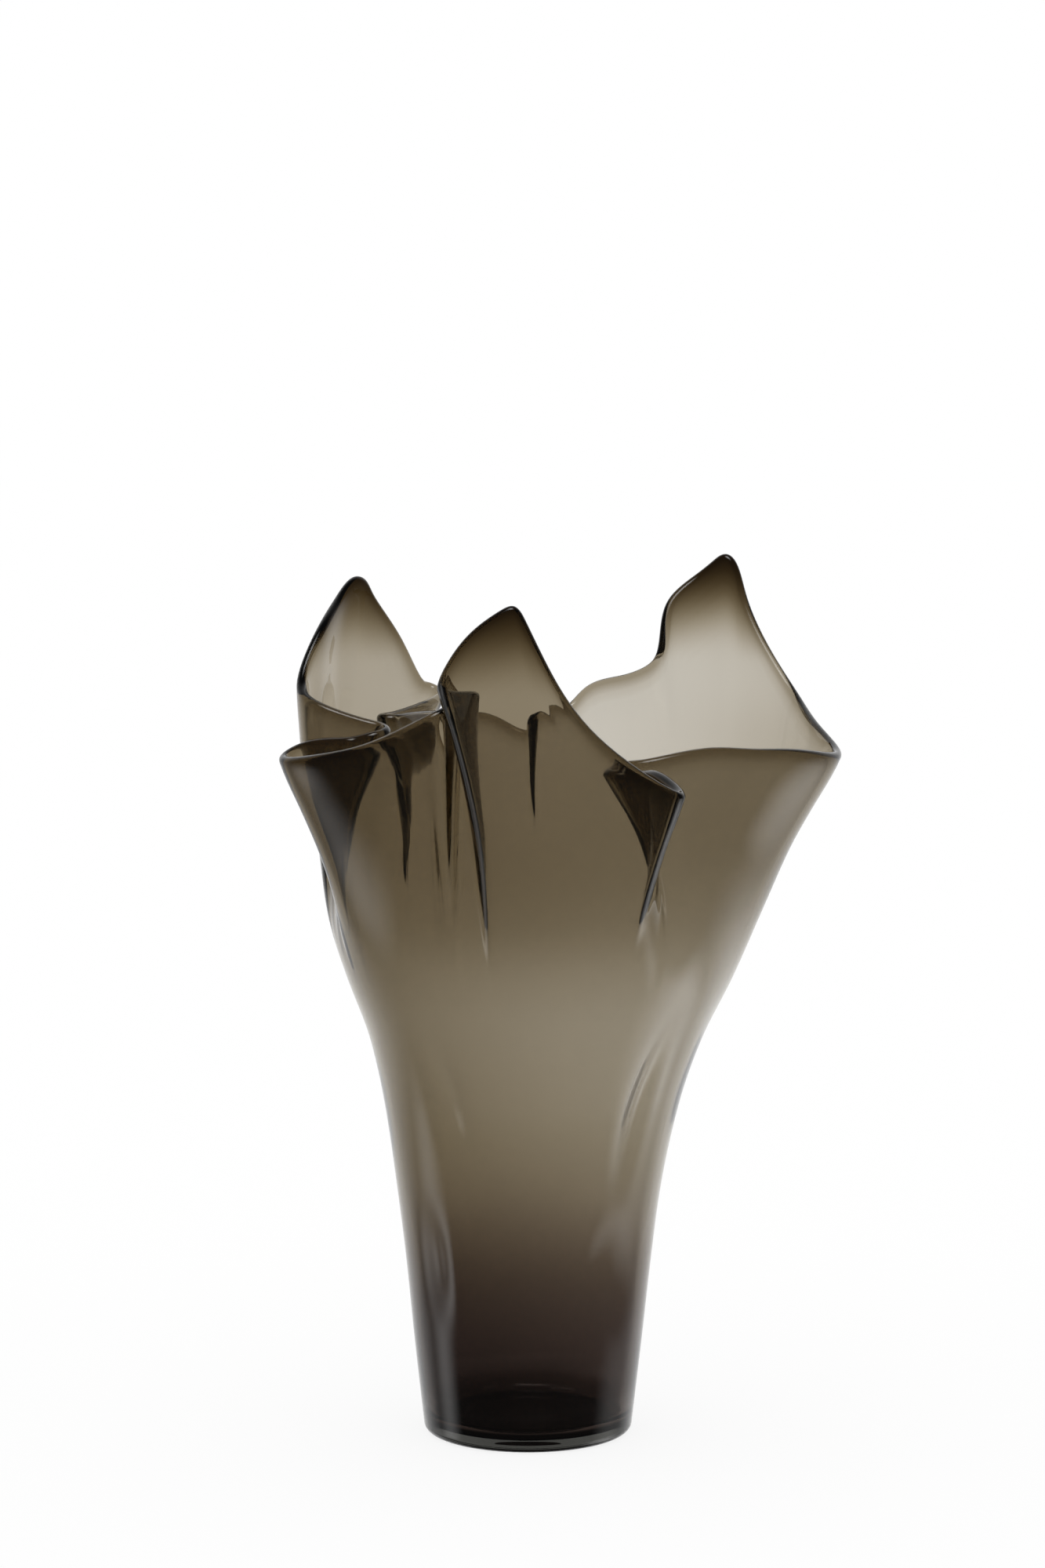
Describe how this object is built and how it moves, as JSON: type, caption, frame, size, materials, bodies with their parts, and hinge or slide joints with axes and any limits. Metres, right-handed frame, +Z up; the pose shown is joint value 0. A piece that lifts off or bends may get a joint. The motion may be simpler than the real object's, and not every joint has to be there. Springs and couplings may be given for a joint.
{
  "type": "glass vase",
  "caption": "Tall blown glass vase in smoky brown grey, its wide rim drawn up into peaks and folded in deep pleats like a gathered cloth, on a clear round foot.",
  "frame": {"origin": "centre of the foot's flat underside, on the surface the vase stands on", "axes": "+Z up out of the mouth, -Y towards the viewer, +X towards the broad right lobe of the rim"},
  "size_m": [0.2428, 0.2016, 0.3822],
  "materials": {
    "smoky_glass": "clear brown grey tint, gloss all over, fire polished at the rim"
  },
  "bodies": {
    "root": {"glass_vase": "smoky_glass"}
  },
  "joints": []
}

******

:: Problem ::
Your task is to return the full listing exactly as it was given.

:: Right answer ::
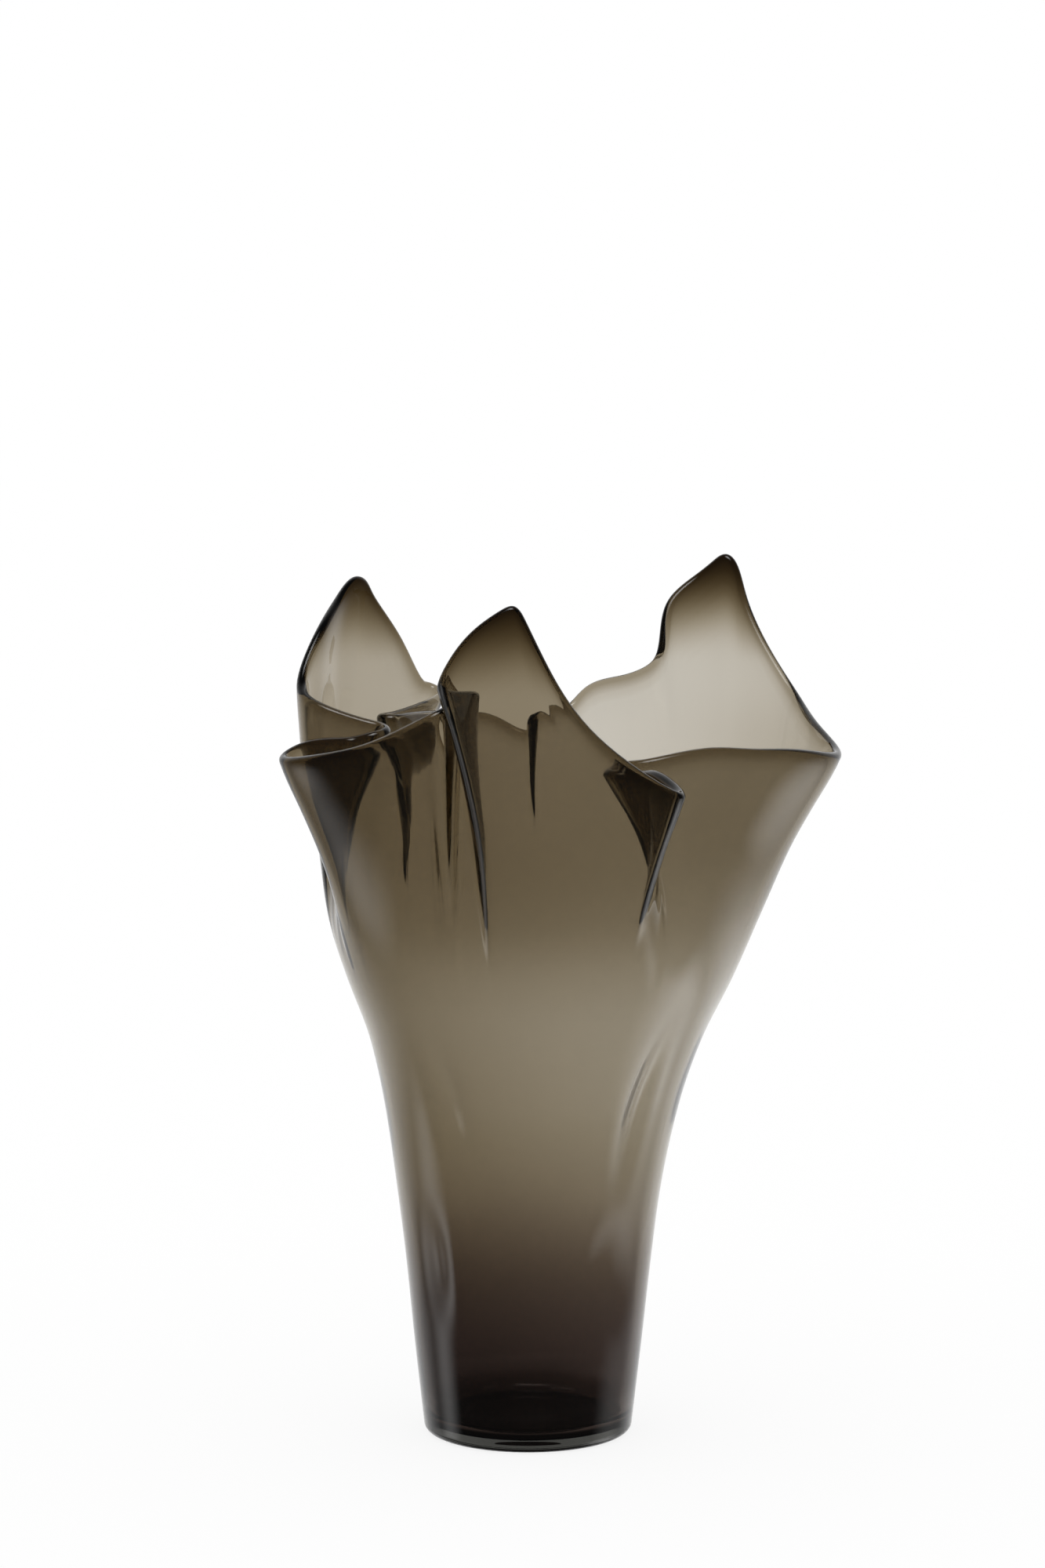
Describe how this object is built and how it moves, as JSON: type, caption, frame, size, materials, bodies with their parts, and hinge or slide joints with axes and any limits. Metres, right-handed frame, +Z up; the pose shown is joint value 0. A piece that lifts off or bends may get a joint. The motion may be simpler than the real object's, and not every joint has to be there. Springs and couplings may be given for a joint.
{
  "type": "glass vase",
  "caption": "Tall blown glass vase in smoky brown grey, its wide rim drawn up into peaks and folded in deep pleats like a gathered cloth, on a clear round foot.",
  "frame": {"origin": "centre of the foot's flat underside, on the surface the vase stands on", "axes": "+Z up out of the mouth, -Y towards the viewer, +X towards the broad right lobe of the rim"},
  "size_m": [0.2428, 0.2016, 0.3822],
  "materials": {
    "smoky_glass": "clear brown grey tint, gloss all over, fire polished at the rim"
  },
  "bodies": {
    "root": {"glass_vase": "smoky_glass"}
  },
  "joints": []
}